Fireball over MO
© Daniel B.
A fireball streaking across the night sky near Kansas City, Missouri spotted hundreds of miles away in Northwest Arkansas.

Residents of Northwest Arkansas self-reported seeing a fireball in the northern evening sky Thursday evening.

According to AMSMeteors.org, 20 reports about a fireball seen over Arkansas, Illinois, Missouri, and Oklahoma on Thursday, October 17th, 2019 around 8:21 p.m. CT.

Steve Arnold of Eureka Springs is a professional meteorite hunter who hosted 'Meteorite Men' a TV series for 3 seasons on Science and Discovery channel. Arnold has been fireball chasing for 27 years. He travels, often on very short notice, to chase fireballs all over the country.

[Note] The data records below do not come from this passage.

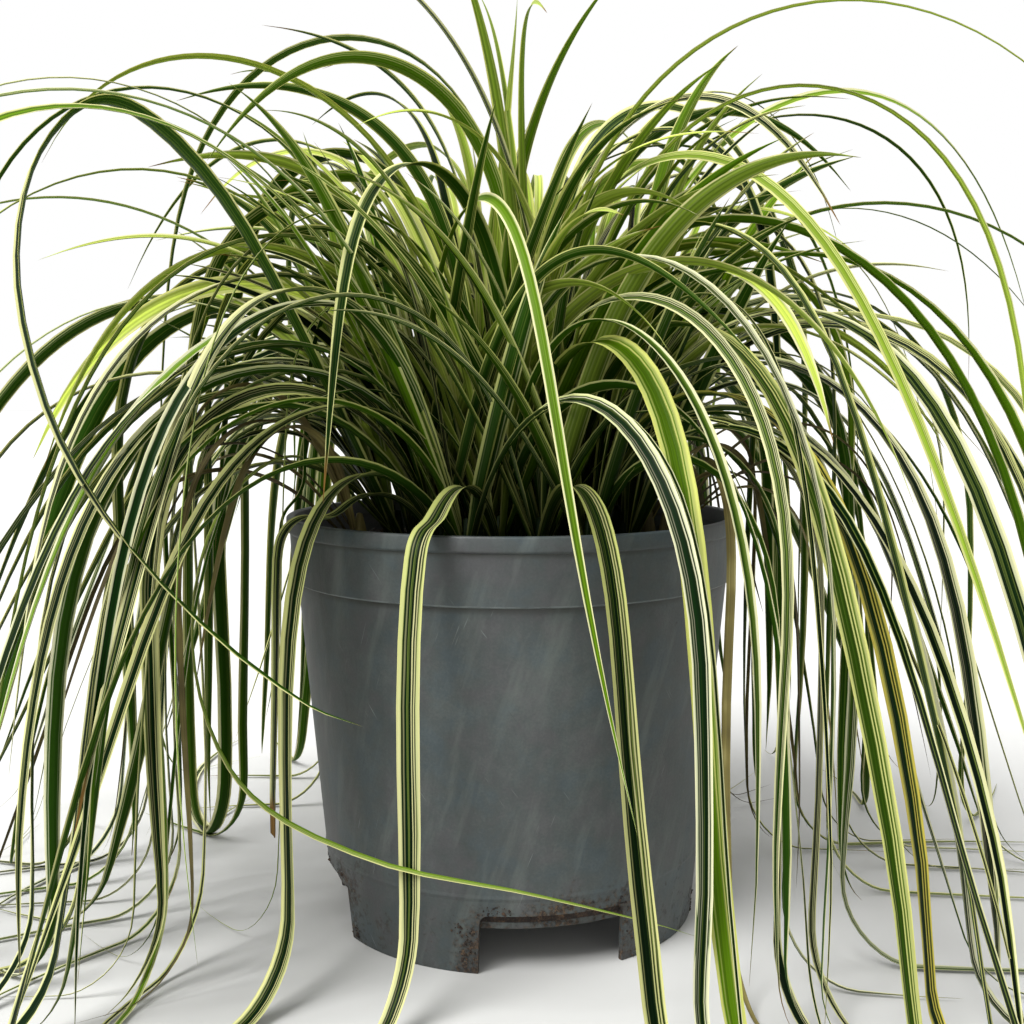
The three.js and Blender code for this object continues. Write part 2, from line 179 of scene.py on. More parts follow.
# Broad front leaves: root x, y | heading, rise | length, bend at, over, hang | sweep, roll, twist | width
# and their look: tone from dark green to lime, left and right margin, cream from white to yellow
frontLeaves = [
    (-22, -38, -128, 30, 400, 52, 20, 178, 0.2, 0.1, 0.3, 9.0, 0.12, 0.42, 0.30, 0.45),
    (-8, -42, -112, 31, 330, 44, 17, 177, -0.15, -0.1, 0.2, 8.6, 0.10, 0.36, 0.30, 0.40),
    (-38, 0, -66, 10, 400, 150, 22, 157, 0.1, 0.4, 0.8, 4.6, 0.60, 0.30, 0.34, 0.30),
    (-36, -28, -141, 36, 196, 40, 14, 180, 0.1, 0.1, 0.2, 7.6, 0.12, 0.36, 0.30, 0.40, cutEnd),
    (12, -44, -74, 33, 430, 48, 26, 170, 0.35, -0.1, -0.3, 9.2, 0.10, 0.40, 0.18, 0.50),
    (0, -12, -66, 14, 500, 108, 34, 171, 0.12, 0.15, 0.3, 9.4, 0.55, 0.36, 0.34, 0.75),
    (16, -18, -58, 15, 520, 118, 40, 169, 0.1, -0.1, 0.4, 9.0, 0.42, 0.34, 0.30, 0.65),
    (22, -30, -49, 18, 480, 88, 38, 172, 0.05, 0.1, -0.2, 9.4, 0.30, 0.52, 0.22, 0.98),
    (30, -14, -43, 16, 540, 128, 46, 168, -0.1, 0.2, 0.2, 8.6, 0.12, 0.32, 0.36, 0.20),
    (34, -34, -35, 22, 470, 84, 36, 171, 0.1, -0.15, 0.3, 8.8, 0.08, 0.30, 0.42, 0.10),
    (38, -8, -27, 17, 520, 126, 48, 170, -0.15, 0.1, 0.3, 8.2, 0.15, 0.30, 0.26, 0.55),
    (8, -2, -52, 9, 560, 156, 44, 168, 0.15, 0.1, -0.4, 7.8, 0.35, 0.32, 0.30, 0.60),
    (-30, -14, -168, 25, 560, 96, 42, 166, 0.55, 0.15, 0.6, 8.4, 0.20, 0.26, 0.30, 0.50),
    (-34, 8, 176, 27, 520, 84, 44, 172, -0.25, -0.1, 0.5, 8.0, 0.15, 0.24, 0.22, 0.40),
    (-28, -28, -146, 26, 500, 92, 36, 173, 0.2, 0.1, 0.4, 8.6, 0.18, 0.30, 0.36, 0.35),
    (-40, -20, -156, 32, 430, 58, 30, 170, -0.15, 0.1, -0.3, 8.2, 0.30, 0.36, 0.30, 0.55),
    (30, 12, -12, 22, 640, 165, 72, 200, -0.5, 0.1, 0.8, 5.0, 0.20, 0.26, 0.30, 0.55),
    (24, 20, 12, 20, 600, 178, 64, 196, 0.5, -0.2, 0.6, 5.4, 0.18, 0.28, 0.24, 0.45),
    (6, 6, 100, 3, 285, 240, 60, 90, 0.2, 0.3, 0.4, 4.4, 0.75, 0.22, 0.22, 0.70),
    (-14, 14, 150, 9, 300, 220, 60, 110, -0.6, 0.2, 0.6, 4.2, 0.60, 0.24, 0.20, 0.65),
    (-6, 10, 165, 7, 380, 186, 26, 176, 0.5, 0.2, 0.6, 7.8, 0.20, 0.30, 0.36, 0.45),
    (4, 14, 30, 8, 460, 192, 34, 180, -0.4, -0.2, 0.4, 7.4, 0.10, 0.30, 0.26, 0.35),
    (-4, 22, 110, 5, 300, 200, 40, 140, 0.9, 0.3, 0.5, 6.6, 0.90, 0.30, 0.22, 0.70),
    (10, 4, -20, 10, 430, 164, 30, 182, 0.3, 0.2, -0.4, 8.0, 0.15, 0.24, 0.40, 0.40),
    (-14, 4, 200, 12, 420, 156, 28, 184, -0.4, 0.1, 0.5, 8.2, 0.35, 0.40, 0.28, 0.60),
]


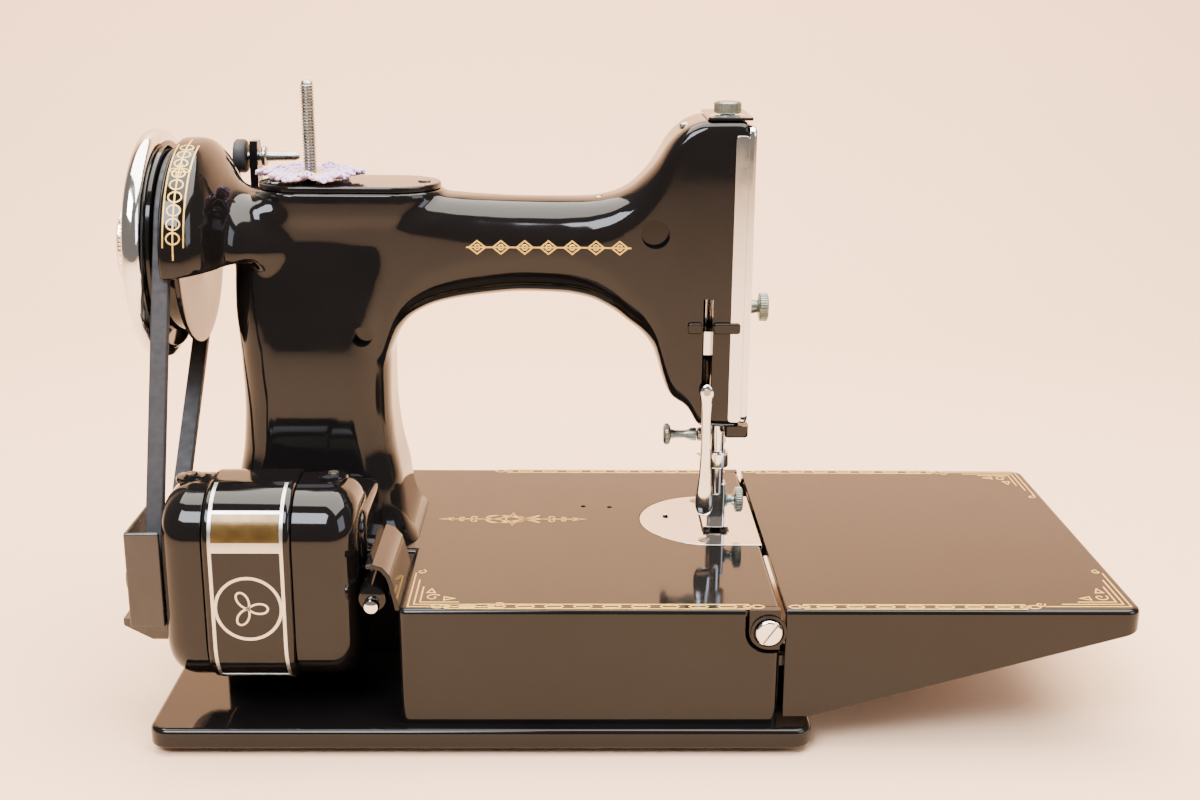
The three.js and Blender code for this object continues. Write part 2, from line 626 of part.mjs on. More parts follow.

"Right now it looks like the meteor may have landed in the Kansas City area if anything survived," Arnold said. "It is not uncommon for the larger ones, for them to be seen 300, 400 miles away."

Arnold said he was not sure about the size of the meteor.

"Meteors come in from any direction," Arnold said. "They come from the asteroid belt, they can be a piece of the moon or Mars that has been blasted off. They can be comets, they can also be space junk."

The meteor that entered the Earth's atmosphere Thursday was the 5,019 fireball that has been cataloged by the American Meteor Society from people self-reporting on its website this year.

"The oxygen burning in the atmosphere around the rock. Or if it breaks up into multiple rocks. It is really hard to tell [the size] - once we get a little more data on how big it was - there are some calculations that can be done by the amount of kiloton of energy that was displaced when it came in," Arnold said. "Right now it's the initial stage. People saw it."

This is the 4th fireball reported being seen in the Northwest Arkansas area in the last year according to Arnold.

Arnold said he is going to keep an eye on the local Kansas City area to see if anything survived from the fireball.